Подобный стиль руководства был в принципе применим в брежневские времена. Сталинские репрессии и хрущевские эксперименты заставляли ее находиться в постоянном стрессе, поэтому возник запрос на стабильность и порядок. Он стал реализовываться со второй половины 1960-х годов.

Творческая интеллигенция, находившаяся не только под опекой, но и в зависимости от номенклатуры, также получила подобные права и привилегии. С одной оговоркой — сидеть тихо и не выделяться. В противном случае приходилось «душить» — увольнять, сокращать, высылать заграницу.

Еще один пассаж: «Открывая вечер, в своем выступлении (как всегда, на дурном придыхании) Фурцева говорила банальные вещи… Говорила, какие мы все хорошие, как помогаем искусству, как это прекрасно — работать с творческой интеллигенцией, как ответственно, что партия нам это доверила. Как всегда, она никак не могла закончить, и все говорила, говорила, что нам будут завидовать, в какое время мы живем, как мы творим, руководим…»

Очевидно, Зотова не испытывала особой приязни к своей патронессе, всячески стараясь указать на ее некомпетентность, шаблонность, глупость. В этом она проявила себя как настоящая женщина. Ни словом не обмолвившись о внешности Фурцевой (многие отдавали должное, что ей удавалось всегда выглядеть хорошо), Зотова сделала акцент на тех вещах, в которых она ее превосходит - умении сформулировать мысль, умно сказать, сделать выводы.

При этом сама Зотова в дневнике воспроизводит те штампы, которыми пользовалась Екатерина Алексеевна. Министерский канцелярит не только их породнил, но и поставил на одну доску, как бы Зотова ни пыталась доказать обратное.

В качестве итога можно сказать следующее. Потенциал «Дневника театрального чиновника» далеко не исчерпывается рамками данной статьи.

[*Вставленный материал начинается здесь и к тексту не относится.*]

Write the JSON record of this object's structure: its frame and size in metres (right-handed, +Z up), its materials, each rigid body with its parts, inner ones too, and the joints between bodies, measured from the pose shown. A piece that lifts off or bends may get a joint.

Множество интересных деталей я оставил за кадром, поскольку настоящее наслаждение можно получить, только если прочитать оригинал.

Во вступительном слове Зотова задавалась вопросом, какую роль она сыграла в театральной жизни — положительную или отрицательную. Скорее всего, этот вопрос останется без ответа. Ясно одно — она хотела обрисовать ситуацию, сложившуюся «по ту сторону театральной сцены», то есть в министерстве культуры, и ей это удалось.